Andererseits gibt es in vielen tierischen Lebensformen, wie auch beim Men­schen, die Tendenz, in Gefahrensitua­tionen die Nähe anderer zu suchen, der sogenannte Herden- oder Gesellungstrieb. Nicht nur deswegen ist es wichtig, bei den obigen Rückmeldun­gen aufmerksam zuzuhören und die­se ernst zu nehmen. Das Gefühl von Zugehörigkeit und des Austausches kann gerade dann, wenn andere Si­cherheiten verschwinden, ein wichtiger sicherheitsstiftender Faktor werden. Gemeinsam etwas tun und den Ver­lauf der Dinge beeinflussen zu können.

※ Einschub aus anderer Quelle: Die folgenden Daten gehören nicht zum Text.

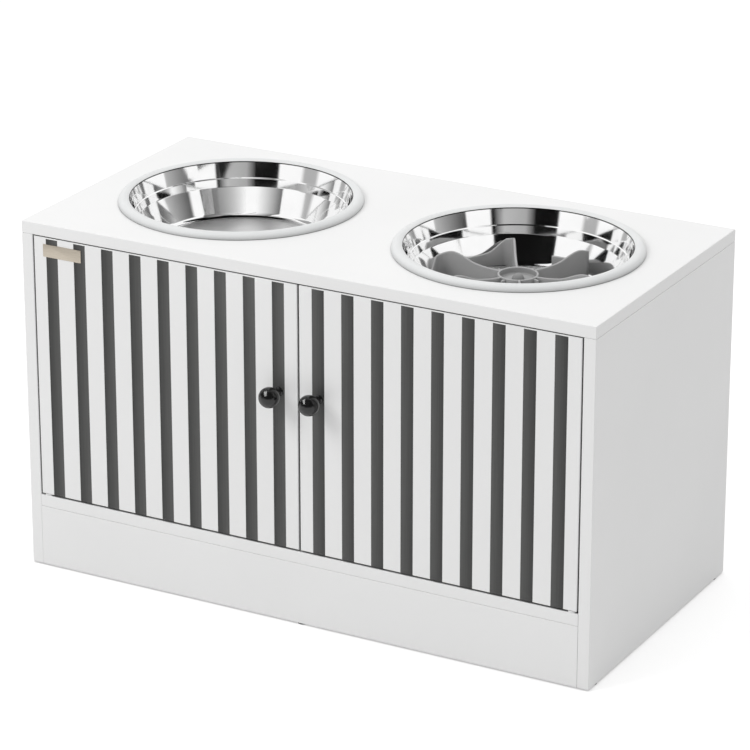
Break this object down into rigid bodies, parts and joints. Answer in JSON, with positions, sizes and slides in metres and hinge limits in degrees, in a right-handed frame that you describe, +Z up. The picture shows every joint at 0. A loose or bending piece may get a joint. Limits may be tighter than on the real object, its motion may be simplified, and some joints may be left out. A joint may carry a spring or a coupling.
{
  "type": "elevated dog feeder with storage",
  "caption": "Raised feeding cabinet for a dog: lift-out steel bowls with soft rims in the top, a slow feeder insert, and storage behind striped hinged doors.",
  "frame": {"origin": "on the floor, at the middle of the whole footprint, door knobs included", "axes": "+X to the right along the longest side, seen from the doors; -Y towards the doors; +Z up"},
  "size_m": [0.597, 0.3264, 0.3565],
  "materials": {
    "white_board": "satin white lacquer on fibreboard",
    "dark_stripe": "satin charcoal inlay",
    "black_knob": "gloss black",
    "steel_hardware": "zinc-plated steel",
    "zinc_fitting": "die-cast zinc, dull",
    "beech_dowel": "bare beech",
    "white_nylon": "moulded white nylon",
    "grey_glide": "moulded dark nylon",
    "magnet": "ferrite between steel poles",
    "bowl_steel": "mirror-polished stainless steel",
    "pale_ring": "pale soft silicone",
    "grey_insert": "matt mid-grey moulding",
    "grey_cup": "soft grey rubber"
  },
  "bodies": {
    "cabinet": {"top_panel": "white_board", "left_side_panel": "white_board", "right_side_panel": "white_board", "bottom_panel": "white_board", "back_panel": "white_board", "kickboard": "white_board", "rear_rail": "white_board", "floor_glides": "grey_glide", "cam_locks": "zinc_fitting", "cam_bolts": "steel_hardware", "dowels": "beech_dowel", "pivot_bushings": "white_nylon", "magnetic_catch": "white_nylon", "catch_magnets": "magnet", "catch_screws": "steel_hardware"},
    "left_door": {"left_door": "white_board", "left_door_strips": "dark_stripe", "left_knob": "black_knob", "left_knob_screw": "steel_hardware", "left_pivot_pins": "steel_hardware", "left_strike_plate": "steel_hardware", "left_strike_screw": "steel_hardware"},
    "right_door": {"right_door": "white_board", "right_door_strips": "dark_stripe", "right_knob": "black_knob", "right_knob_screw": "steel_hardware", "right_pivot_pins": "steel_hardware", "right_strike_plate": "steel_hardware", "right_strike_screw": "steel_hardware"},
    "left_bowl": {"left_bowl": "bowl_steel", "left_bowl_ring": "pale_ring"},
    "right_bowl": {"right_bowl": "bowl_steel", "right_bowl_ring": "pale_ring"},
    "slow_feeder": {"slow_feeder_insert": "grey_insert", "feeder_suction_cup": "grey_cup"}
  },
  "joints": [
    {"name": "left_door_hinge", "type": "hinge", "parent": "cabinet", "child": "left_door", "pos_m": [-0.279, -0.13128, 0.2], "axis": [0, 0, -1], "range_deg": [0, 110]},
    {"name": "right_door_hinge", "type": "hinge", "parent": "cabinet", "child": "right_door", "pos_m": [0.279, -0.13128, 0.2], "axis": [0, 0, 1], "range_deg": [0, 110]},
    {"name": "left_bowl_lift", "type": "slide", "parent": "cabinet", "child": "left_bowl", "axis": [0, 0, 1], "range_m": [0, 0.06]},
    {"name": "right_bowl_lift", "type": "slide", "parent": "cabinet", "child": "right_bowl", "axis": [0, 0, 1], "range_m": [0, 0.06]},
    {"name": "slow_feeder_lift", "type": "slide", "parent": "right_bowl", "child": "slow_feeder", "axis": [0, 0, 1], "range_m": [0, 0.06]}
  ]
}
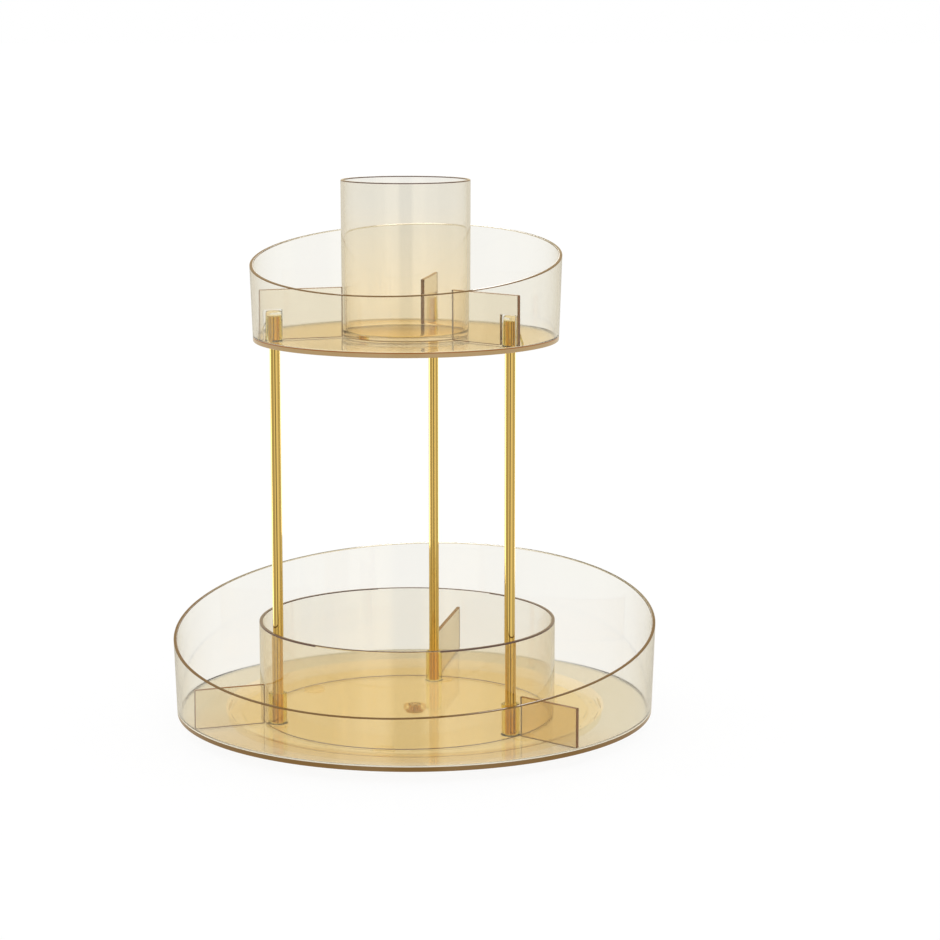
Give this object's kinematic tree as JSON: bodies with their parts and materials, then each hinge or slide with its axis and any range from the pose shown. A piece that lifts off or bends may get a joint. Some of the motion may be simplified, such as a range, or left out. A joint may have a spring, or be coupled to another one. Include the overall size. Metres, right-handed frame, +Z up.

Dies wird immer wieder als wichtige stützende Erfahrung in Veränderungs­projekten benannt, gerade wenn es darum geht, über weite Strecken Unsi­cherheit und Frustrierendes aushalten zu müssen.

Aus diesem Grund ist es wichtig, dass Sie in kritischen Situationen bewusst darauf achten, Raum für Gemein­schaftserfahrungen zu schaffen. Denn dies ist ein weiterer erfolgskritischer Faktor für das Gelingen von anspruchs­vollen Entwicklungsprojekten.

Menschen und menschliche Syste­me sind lebende Systeme. Sie können nicht wie Maschinen behandelt wer­den, nicht nach mechanischen Prinzi­pien geführt werden. Wir schaffen und brauchen Sinnbezüge, Möglichkeiten, das Geschehen zu verstehen, und die Gelegenheiten, uns mit anderen aus­tauschen zu können und handeln zu können.